Bukan hanya itu, mark-up harga maupun jumlah barang juga terjadi terhadap pembelian semen. Sukerta menyebutkan, dalam RAB tercantum bahwa semen yang dibutuhkan sebanyak 1.711 sak dengan harga Rp 61 ribu yang beratnya 40 kg.
“Kalau dihitung maka jumlah semen yang diperlukan tidak sampai sebanyak itu, paling banyak 500 sak. Masalah harga juga tidak segito kalau dibeli dalam jumlah besar. Kalau semen yang 40 kg itu kalau dibeli dalam jumlah grosir atau jumlah banyak, bisa dapat Rp 48 ribu per sak kok. Atau taruh Rp 52 ribu per sak. Rp 61 ribu itu kan hitungan harga eceran, mana ada sebuah proyek belanja bahannya eceran,” ungkap Sukerta yang juga seorang kontraktor bangunan itu.
Dengan jumlah semen 1.711 sak dikalikan Rp 61 ribu per sak maka anggaran yang dihabiskan adalah Rp 104.371.000. Tetapi kalau 500 sak dikalikan Rp 61 ribu maka hanya memerlukan Rp 30.500.000. Berarti dugaan mark-up anggaran untuk pembelian semen sekitar Rp 73.871.000.

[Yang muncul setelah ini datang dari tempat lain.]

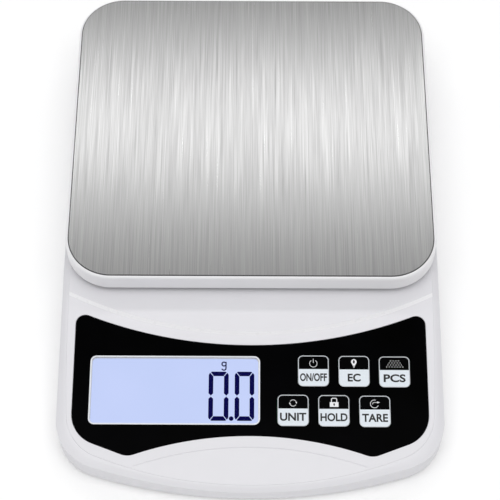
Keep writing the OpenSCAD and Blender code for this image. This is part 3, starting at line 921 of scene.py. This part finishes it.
def tray_ring(inset, z):
    return rounded_rect(TRAY_W - 2 * inset, TRAY_L - 2 * inset, TRAY_R - inset,
                        (0, TRAY_Y), z, 20)


def build_tray():
    """White tray: soft outer edge, thin rim round the plate, hollow below."""
    bm = new_shape()
    top = tray_high.z
    rings = [tray_ring(TRAY_WALL, SKIRT_BOTTOM), tray_ring(SKIRT_EDGE, SKIRT_BOTTOM),
             tray_ring(0, SKIRT_BOTTOM + SKIRT_EDGE)]
    for k in range(7):
        turn = math.pi / 2 * k / 6
        rings.append(tray_ring(EDGE_IN * (1 - math.cos(turn)),
                               top - EDGE_DOWN * (1 - math.sin(turn))))
    rings += [tray_ring(RIM_IN, top - RIM_DROP), tray_ring(RIM_IN, TRAY_SEAT)]
    loft(bm, rings, [0] * 9 + [1, 2])
    fill(bm, closed_loop(bm, tray_ring(RIM_IN, TRAY_SEAT)), 3)
    # hollow underside with the block that stands on the load cell
    inner = TRAY_SEAT - TRAY_SEAT_T
    loft(bm, [tray_ring(TRAY_WALL, SKIRT_BOTTOM), tray_ring(TRAY_WALL, inner)], [4])
    block = rounded_rect(*BOSS_BLOCK, BOSS_MIDDLE, inner)
    edges = closed_loop(bm, tray_ring(TRAY_WALL, inner)) + closed_loop(bm, block)
    fill(bm, edges, 5)
    foot = raised(block, tray_low.z)
    loft(bm, [block, foot], [6])
    fill(bm, closed_loop(bm, foot), 7)
    finish_piece(bm, "platform_tray_shell", "platform",
                 [FINISHES["tray_white"]], ["platform_tray"])


def build_plate():
    """Steel plate with a fine rolled edge, and a plan map for its brushing."""
    bm = new_shape()
    middle = (0, (plate_low.y + plate_high.y) / 2)

    def ring(inset, z):
        return rounded_rect(PLATE_W - 2 * inset, PLATE_L - 2 * inset, PLATE_R - inset,
                            middle, z, 20)
    low, top = plate_low.z, plate_high.z
    fill(bm, closed_loop(bm, ring(0.1, low)), 0)
    loft(bm, [ring(0.1, low), ring(0, low + 0.1), ring(0, top - 0.25), ring(0.08, top - 0.08),
              ring(0.34, top)], [1] * 4)
    fill(bm, closed_loop(bm, ring(0.34, top)), 2)
    plate = finish_piece(bm, "platform_plate_steel", "platform",
                         [FINISHES["plate_steel"], CUT_EDGE], ["platform_plate"],
                         second=[1])
    flat = plate.data.uv_layers.new(name="plan")
    for corner in plate.data.loops:
        place = plate.data.vertices[corner.vertex_index].co
        flat.data[corner.index].uv = (place.x * UV_PER_METRE, place.y * UV_PER_METRE)
    return plate


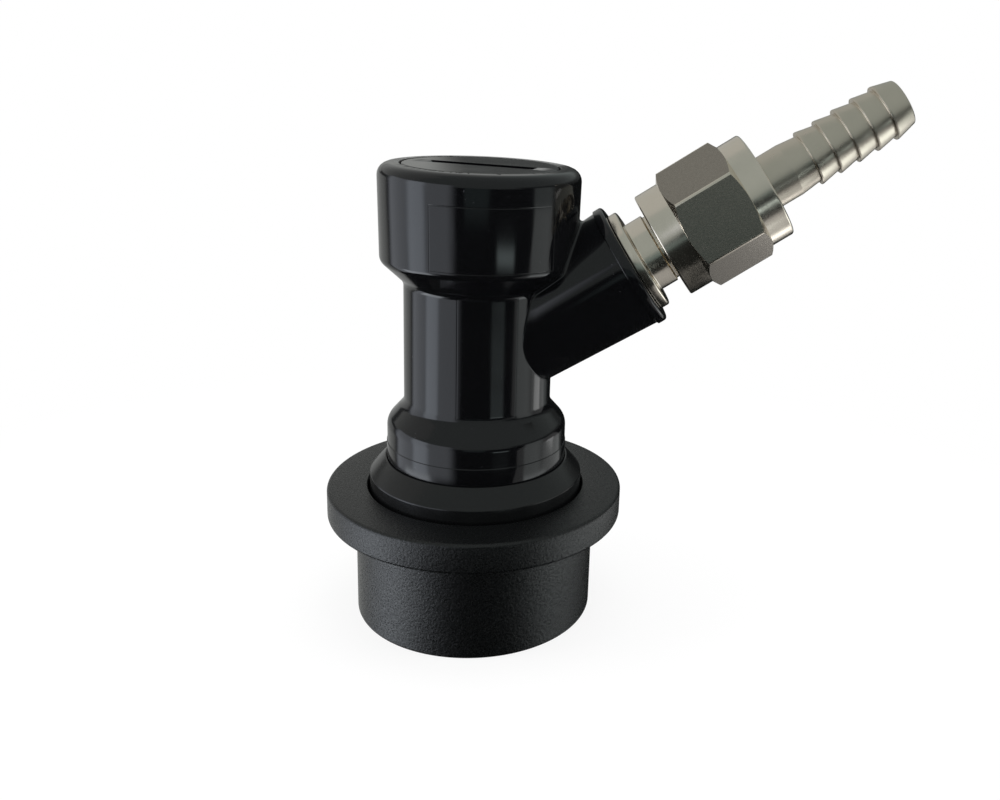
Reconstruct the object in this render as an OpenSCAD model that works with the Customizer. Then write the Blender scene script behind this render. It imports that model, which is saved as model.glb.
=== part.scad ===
/* [Body] */
// Outside diameter of the head at its top edge
head_d = 25.1; // [24:0.1:27]
// Height of the head's side, from its lower corner to its top face
head_h = 11.9; // [11:0.1:14]
// Loss of head radius from its top edge to its lower corner
head_draft = 0.2; // [0:0.05:0.4]
// Rounding of the head's top edge
head_round = 1.5; // [0.5:0.1:2]
// Outside diameter of the waist
waist_d = 18.9; // [18.5:0.1:19.5]
// Height of the waist between the two flanks
waist_h = 15.9; // [15:0.1:17]
// Height of the flank that widens from the waist to the head
head_flank_h = 2.7; // [2:0.1:4]
// Height of the flank that widens from the waist to the shoulder
shoulder_flank_h = 2.4; // [2:0.1:4]
// Outside diameter of the shoulder above the spring cup
shoulder_d = 23.2; // [22.6:0.1:23.4]
// Height of the shoulder, from its underside to the flank
shoulder_h = 6.6; // [6:0.1:8]
// Step in radius at the mould's parting line round the shoulder
parting_step = 0.08; // [0:0.01:0.12]
// Height of the parting line above the shoulder's underside
parting_h = 3.8; // [2.5:0.1:5]
// Outside diameter of the tube that the collar slides on
tube_d = 21.4; // [21:0.1:21.6]
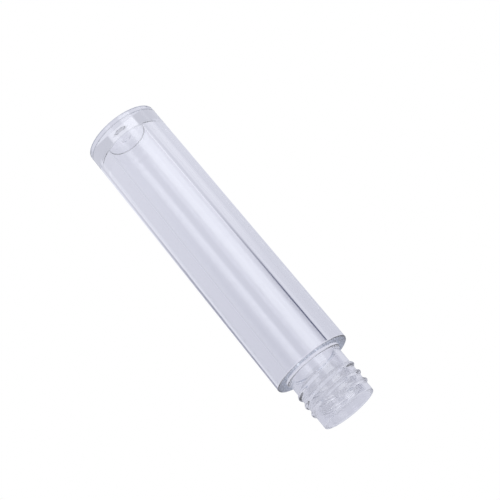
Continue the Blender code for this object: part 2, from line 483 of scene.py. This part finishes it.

Tetap bila dibeli dengan harga grosir (jumlah banyak) dengan Rp 48.000 maka jumlah 1.711 sak sesuai RAB itu hanya mengeluarkan Rp 82.128.000. Atau sesuai dengan hitungan riil penggunaan semen hanya 500 sak maka anggaran yang dibutuhkan cuma Rp 24.000.000.
“Semen sebanyak itu untuk apa? Ini sudah ada kolam, hanya merehab bukan bangun baru. Yang dicor Cuma lantai kolam saja, sedangkan dindingnya tidak dicor dan tidak diisi besi. Cuma isi kawat jaring dan hanya diplester,” ungkap Sukerta lagi.
Bukan hanya itu, pos anggaran untuk pengadaan pohon tahun 2019 hingga kini tidak terealisasi alias tidak pohon satu pun yang ditanam sesuai RAB 2019. Namun anehnya tahun 2020 ini kembali dianggarkan untuk pengadaan pohon dan tanaman. “Tidak ada pohon, sedangkan anggaran sudah keluar di tahun 2019. Tahun 2020 ini dianggarkan lagi, apa logis? Ini benar-benar sudah korupsi. Saya kecewa sekali,” paparnya.
Anehnya lagi anggaran yang dipakai untuk ruang ganti. Ruang ganti ukurannya mungil tidak lebih dari 1,5 meter dan sebanyak 5 kamar ganti itu menghabiskan Rp 71,7 juta. Loker barang sebanyak 50 kotak dianggarkan Rp 45,1 juta, begitu pula loket tiket yang kecil mungil dianggarkan Rp 24,7 juta.
Hasil investigasi Balieditor.com menyebutkan bahwa anggaran untuk parkir mobil sebesar Rp 40,6 juta; kemudian parkir motor sebesar Rp 14,3 juta. Papan nama juga tidak kalah besarnya yakni Rp 8,4juta.
Anggaran gerbang pun lumayan besar yang tidak logis. Misalnya, gerbang utama menghabiskan dana Rp 19,9 juta, dan gerbang tengah menelan biayasa sebesar Rp Rp 11,3 juta. Anggaran tempat makan juga tidak kalah menguncang hati. Tempat makan 1 menelan biara sebesar Rp 42,6 juta, tempat makan 2 menelan biaya Rp 129 juta, dan kantin yang bangunannya tidak terlalu besar malah dianggarkan Rp 93,6 juta.
Lucunya, kolam renang yang Cuma merehab kolam lama yakni cor lantai, pemasangan keramik di lantai dan dinding, serta dindingnya cuma diplester (bukan dicor) menghabiskan anggaran sebesar Rp 316 juta. Tempat duduk dianggarkan Rp 15,5 juta, Pumproom senilai Rp 116,3 juta; serta tempat sembahyang dianggarkan Rp 21 juta.